Middle East Venture Partners (MEVP) has announced the launch of a new, $250 million venture capital fund aimed at providing growth capital to regional technology firms said founder and chief executive officer Walid Hanna.

The Middle East Venture Fund III (MEVFIII) will concentrate on Series B technology investments - fast-growing businesses that may still be losing money, but with established revenues that have been substantially de-risked.

The launch of the new fund follows on from an equity investment in MEVP by Emaar Properties founder Mohamed Alabbar in May.

Alabbar said at the fund’s launch in Dubai that the investment in MEVP has been made in a personal capacity, and that it was a 50:50 arrangement with MEVP's existing team.

Hanna said the MEVFIII fund's launch represented "the beginning of a big tech play in the region, because we haven't seen a big fund like ours up until today."

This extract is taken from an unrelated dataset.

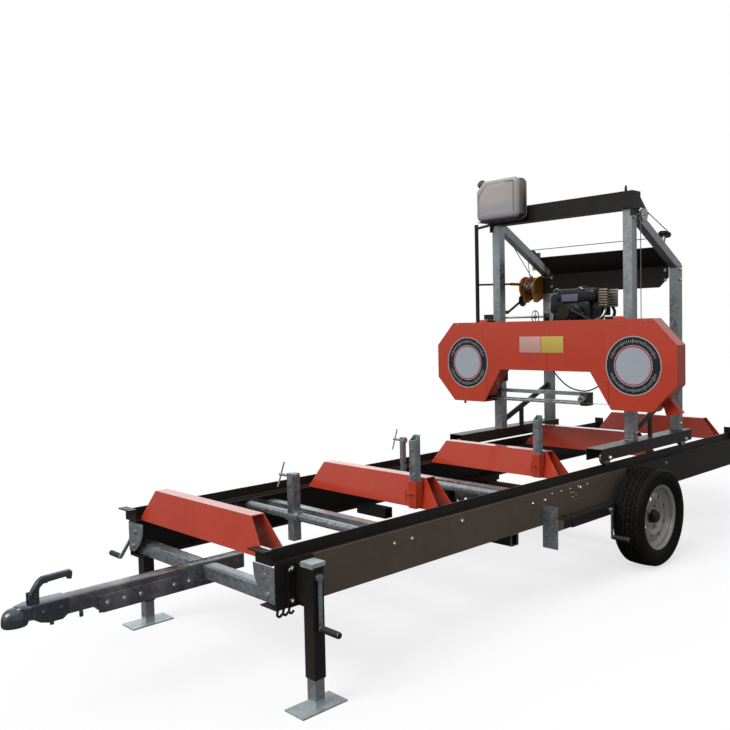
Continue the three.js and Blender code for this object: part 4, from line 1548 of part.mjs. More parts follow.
// Carriage
const carriage = new THREE.Group();
carriage.position.set(CARRIAGE_PLACE, 0, 0);
for (const [side, name] of SIDE_NAMES) {
  piece(carriage, `side_frame_${name}`, sideFrame(side), GALVANISED);
  rollerPlaces().forEach((x, i) => {
    const roller = piece(carriage, `carriage_roller_${name}_${i + 1}`, carriageRoller(), ZINC);
    roller.position.set(x, side * TRACK_MIDDLE, ROLLER_HEIGHT);
  });
  piece(carriage, `top_sheave_${name}`, sheave(Y_WAY, topSheave(side)), ZINC);
  piece(carriage, `lift_cable_${name}_drop`, cableDrop(side), CABLE_STEEL);
}
piece(carriage, "brace_sheave_near", sheave(RUN_NORMAL, NEAR_BRACE_SHEAVE), BLACK_PAINT);
piece(carriage, "brace_sheave_far", sheave(DROP_AXIS, FAR_BRACE_SHEAVE), BLACK_PAINT);
piece(carriage, "lift_cable", liftCable(), CABLE_STEEL);
piece(carriage, "top_beam", topBeam(), BLACK_PAINT);
piece(carriage, "rear_panel", rearPanel(), BLACK_PAINT);
piece(carriage, "water_tank", waterTank(), TANK_PLASTIC);
piece(carriage, "tank_cap", tankCap(), CAP_PLASTIC);
piece(carriage, "winch_frame", winchFrame(), WINCH_YELLOW);
piece(carriage, "winch_drum", winchDrum(), ZINC);
piece(carriage, "winch_crank", winchCrank(), BLACK_PAINT);

// Saw head
const head = new THREE.Group();
carriage.add(head);
piece(head, "head_frame", headFrame(), BLACK_PAINT);
piece(head, "blade_cover", bladeCover(), ORANGE_PAINT);
piece(head, "saw_blade", sawBlade(), BLADE_STEEL);
const drive = join(bandWheel(BELT_PLANE),
  pulley(DRIVE_PULLEY_DIAMETER).translate([BELT_PLANE - BLADE_PLANE, 0, 0]));
piece(head, "drive_wheel", drive, CAST_IRON).position.set(BLADE_PLANE, -WHEEL_SPACING * HALF, WHEEL_HEIGHT);
const idlerEnd = TENSION_PLACE + BEARING_LENGTH;
piece(head, "idler_wheel", bandWheel(idlerEnd), CAST_IRON)
  .position.set(BLADE_PLANE, WHEEL_SPACING * HALF, WHEEL_HEIGHT);
piece(head, "tension_slide", tensionSlide(), BLACK_PAINT);
piece(head, "tension_screw", tensionScrew(), ZINC);
piece(head, "engine", engine(), ENGINE_BLACK);
piece(head, "engine_pulley", pulley(ENGINE_PULLEY_DIAMETER), CAST_IRON)
  .position.set(BELT_PLANE, ENGINE_PLACE, ENGINE_BED_TOP + ENGINE_SHAFT_RISE);
piece(head, "drive_belt", driveBelt(), RUBBER);
piece(head, "guide_arm", guideArm(), GALVANISED);
piece(head, "guide_roller", guideRoller(), ZINC).position.set(BLADE_PLANE, GUIDE_PLACE, guideRollerHeight());
piece(head, "water_hose", waterHose(), RUBBER);

// The whole, with the middle of its foot at the origin
const sawmill = new THREE.Group();
sawmill.add(bed, carriage);
sawmill.updateMatrixWorld(true);
const bounds = new THREE.Box3().setFromObject(sawmill, true);
const centre = bounds.getCenter(new THREE.Vector3());
for (const each of [bed, carriage]) each.position.sub(point(centre.x, centre.y, bounds.min.z));

export default sawmill;
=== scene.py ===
"""Looks of a portable band sawmill on a road trailer.

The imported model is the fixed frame. This script gives every piece its finish, puts fine
smooth forms over the turned and moulded pieces, and sets the studio and the camera.
Metres, +Z up, +X from the coupler to the rear end, the near side is -Y.
"""

import json
import logging
import math
from dataclasses import dataclass, field
from enum import Enum
from typing import Callable, Iterable, Optional, Sequence

import bmesh
import bpy
from mathutils import Matrix, Vector


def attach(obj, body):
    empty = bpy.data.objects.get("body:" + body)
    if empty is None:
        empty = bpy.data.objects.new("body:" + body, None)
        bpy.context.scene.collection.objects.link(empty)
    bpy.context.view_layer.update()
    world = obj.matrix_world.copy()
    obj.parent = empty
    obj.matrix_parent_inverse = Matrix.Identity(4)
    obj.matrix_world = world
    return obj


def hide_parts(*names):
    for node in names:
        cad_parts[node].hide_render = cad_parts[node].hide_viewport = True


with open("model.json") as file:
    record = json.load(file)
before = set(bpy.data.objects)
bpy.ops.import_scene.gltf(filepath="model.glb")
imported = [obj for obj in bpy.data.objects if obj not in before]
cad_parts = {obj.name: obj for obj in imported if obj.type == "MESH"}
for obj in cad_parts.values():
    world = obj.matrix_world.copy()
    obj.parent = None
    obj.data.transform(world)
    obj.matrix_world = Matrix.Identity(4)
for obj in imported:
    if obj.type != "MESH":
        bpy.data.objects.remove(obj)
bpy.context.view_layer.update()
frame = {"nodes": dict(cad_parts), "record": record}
log = logging.getLogger("sawmill")
logging.basicConfig(level=logging.INFO, format="%(name)s: %(message)s")

Colour = tuple[float, float, float]
Point = tuple[float, float, float]
Span = tuple[float, float]
Profile = Sequence[Span]
Mesh = bmesh.types.BMesh
MeshPoint = bmesh.types.BMVert
Output = bpy.types.NodeSocket
MM = 0.001
BED_FRONT = 1716.0
POST_FRONT = 1097.0


class Side(Enum):
    """The two sides of the machine, with the sign of Y on each."""

    NEAR = -1
    FAR = 1

    @property
    def label(self) -> str:
        """The side's name as the nodes spell it."""
        return self.name.lower()


class Axis(Enum):
    """A direction in the row frame."""

    X = (1.0, 0.0, 0.0)
    Y = (0.0, 1.0, 0.0)
    Z = (0.0, 0.0, 1.0)

    @property
    def vector(self) -> Vector:
        """The direction as a new vector."""
        return Vector(self.value)


def bed(x: float, y: float, z: float) -> Vector:
    """A point of the log bed, from millimetres behind its front end."""
    return Vector((x - BED_FRONT, y, z)) * MM


def car(x: float, y: float, z: float) -> Vector:
    """A point of the carriage, from millimetres behind its front posts."""
    return Vector((x + POST_FRONT, y, z)) * MM


# ---- Node trees -------------------------------------------------------------------------


class Graph:
    """A short way to write a node tree."""

    def __init__(self, tree: bpy.types.NodeTree) -> None:
        """Take the tree that the nodes go into."""
        self.tree = tree

    def add(self, kind: str, values: Optional[dict] = None, **settings: object) -> bpy.types.Node:
        """Make a node.

        Args:
            kind: The node's type name, without the ShaderNode part.
            values: Input name or index to a constant or to an output socket.
            settings: Properties of the node.

        Returns:
            The node.
        """
        node = self.tree.nodes.new("ShaderNode" + kind)
        for name, value in settings.items():
            setattr(node, name, value)
        for key, value in (values or {}).items():
            self.feed(node.inputs[key], value)
        return node

    def feed(self, socket: Output, value: object) -> None:
        """Link an output to a socket, or set the socket's constant.

        Args:
            socket: The input.
            value: An output socket, a colour or a number.
        """
        if isinstance(value, Output):
            self.tree.links.new(value, socket)
        elif isinstance(value, tuple) and len(value) == 3 and socket.type == "RGBA":
            socket.default_value = (*value, 1.0)
        else:
            socket.default_value = value

    def maths(self, operation: str, a: object, b: object = 0.0, clamp: bool = False) -> Output:
        """One arithmetic step, and its output."""
        return self.add("Math", {0: a, 1: b}, operation=operation, use_clamp=clamp).outputs[0]

    def mix(self, share: object, a: object, b: object) -> Output:
        """A colour between a and b."""
        return self.add("Mix", {0: share, 6: a, 7: b}, data_type="RGBA").outputs[2]

    def between(self, share: object, a: object, b: object) -> Output:
        """A number between a and b."""
        return self.add("Mix", {0: share, 2: a, 3: b}, data_type="FLOAT").outputs[0]

    def spread(self, value: object, low: float, high: float, to_low: float = 0.0,
               to_high: float = 1.0) -> Output:
        """A number carried from one range to another, held at its ends."""
        made = self.add("MapRange", {0: value, 1: low, 2: high, 3: to_low, 4: to_high}, clamp=True)
        return made.outputs[0]

    def place(self, stretch: Point = (1.0, 1.0, 1.0)) -> Output:
        """The point on the object, stretched along the axes."""
        where = self.add("TexCoord").outputs["Object"]
        return self.add("Mapping", {0: where, 3: stretch}).outputs[0]

    def noise(self, where: Output, scale: object, detail: float = 4.0) -> Output:
        """Cloudy noise at a point."""
        return self.add("TexNoise", {"Vector": where, "Scale": scale, "Detail": detail}).outputs[0]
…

"This region is completely underserved," he said. "The start-ups in this part of the world are hungry for equity, hungry for capital. Banks do not lend money to start-ups."

According to Alabbar "something's missing" in technology investment in the region, given the size of the market and the online habits of its consumers. 

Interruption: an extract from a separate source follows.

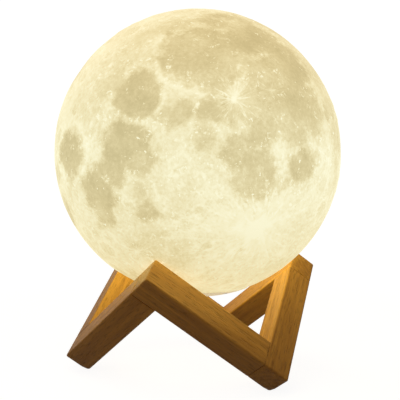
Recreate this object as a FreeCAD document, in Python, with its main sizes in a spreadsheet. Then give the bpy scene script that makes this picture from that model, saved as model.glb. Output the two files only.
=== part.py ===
import FreeCAD, Part
import math
import os
import re
import Sketcher
from FreeCAD import Placement, Rotation, Vector

# Moon lamp: a hollow printed moon, lit from inside, resting on the three peaks of a
# zigzag wooden stand. Millimetres. The origin is on the table under the moon's centre,
# +Z is up, and the stand's front peak points along -Y.

doc = FreeCAD.newDocument("moon_lamp")
sheet = doc.addObject("Spreadsheet::Sheet", "Sizes")

# ---------------------------------------------------------------- driving sizes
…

MEVP cited research reports stating that venture capital in the Middle East and North Africa region represented less than 0.03 percent of gross domestic product last year, compared with 0.2 percent in India and 0.4 percent in the United States.

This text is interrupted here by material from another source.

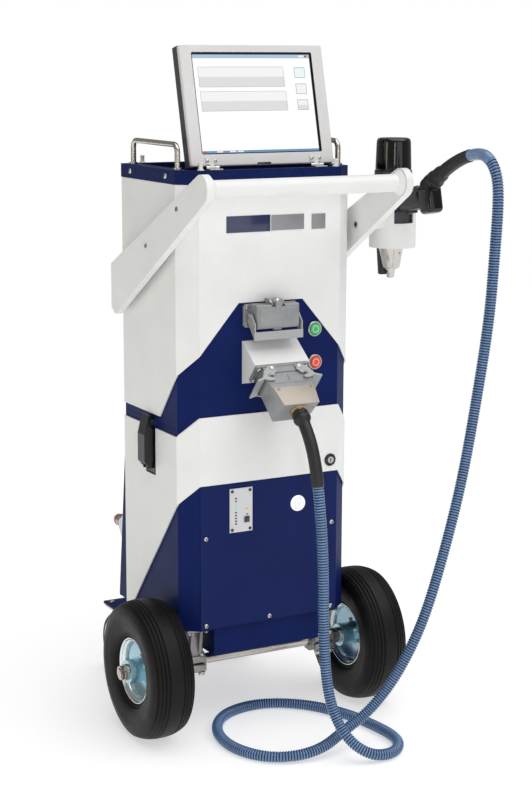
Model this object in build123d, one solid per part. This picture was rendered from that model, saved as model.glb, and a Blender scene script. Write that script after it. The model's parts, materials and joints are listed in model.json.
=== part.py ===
"""Trolley-mounted metal analyzer: sheet-metal cabinet on two pneumatic wheels and two casters, with a
fold-back touchscreen, a spark probe in a side holster and a corrugated hose.

Millimetres. While modelling, X = 0 is the middle plane, the front cover lies at Y = -130 and the floor is
Z = 0. Before export everything is shifted so that the origin is the centre of the assembly's footprint.
"""
import os
from math import acos, atan2, cos, pi, radians, sin, tan

from build123d import *

# ---------------------------------------------------------------- driving dimensions
# cabinet
COVER_HALF = 178.0          # half width over the white covers
FRONT = -130.0              # front face of the covers
REAR = 130.0                # rear face of the cabinet
CHAMFER_X = 33.0            # vertical corner chamfer, across
CHAMFER_Y = 30.0            # vertical corner chamfer, along the side
COVER_T = 2.5               # cover sheet
SHEET_T = 2.0               # chassis sheet
FIT_GAP = 0.3               # gap between pieces that seat on each other
CHASSIS_INSET = COVER_T + 0.5
CHASSIS_BOTTOM = 203.0
SEAM_Z = 582.0              # joint between lower and upper chassis
TRAY_BAND_Z = 1025.0        # lower edge of the tray's band
TRAY_TOP = 1050.0
TRAY_RIM = 26.0             # from the covers' side to the recess
TRAY_HALF = COVER_HALF - TRAY_RIM
TRAY_FRONT = -116.0
TRAY_REAR = 118.0
TRAY_FLOOR = 1014.0
STUD_IN = 40.0              # lid studs, in from the covers' side
STUD_X = COVER_HALF - STUD_IN
STUD_Y = 123.0
STUD_R = 3.5
STUD_H = 14.0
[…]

Further research cited by the company stated that there are 155 million smartphone users in the region and that 29 percent of its population of 425 million is under the age of 15. Hanna said that overall online spending in the region – on physical goods, travel, hotel bookings and other purchases – stands at about $45 billion.

"These customers are hungry for digital goods and services," he said. "They spend 6-7 hours per day on their smartphones."

Discussing the state of local VC funding, Alabbar said: “When you look at the demographics of the region, if you look at how internet and technology-savvy our boys and girls in the region [are], and their consumption of technology and their participation in the digital scene globally, you realise that something is missing.”

The MEVFIII fund will have a lifespan of about eight years and, according to Hanna, net internal rate of return (IRR) to the fund's investors is targeted at about 25 percent, meaning that it will need to generate at least three times its original investment.

Hanna said that he and MEVP's other founding partners, chief investment officer Walid Mansour and chief exit officer Rabih Khoury, had invested $3.5 million of their own equity into the new fund, and that Alabbar has invested "much more than that", but he did not say how much.

He said that MEVP expects to attract the remaining funds within the next 6-12 months, and that the fund is to reach full investment within about four years.

The fund has already targeted 26 potential opportunities, which would require investment of up to about $100 million, he added.

About 70 percent of the capital will be deployed in growth stage companies, 25 percent in early-stage businesses and 5 percent in seed funding. In terms of location, at least 70 percent will be invested in businesses in the MENA region, up to 20 percent in Turkey, and the remaining 10 percent retained for 'opportunistic' investment.

Middle East Venture Partners has been in business for seven years and already has about $120 million worth of assets under management, Hanna said, with 40 companies in its portfolio. The company employs 23 investment professionals and has relocated its headoffice to Dubai.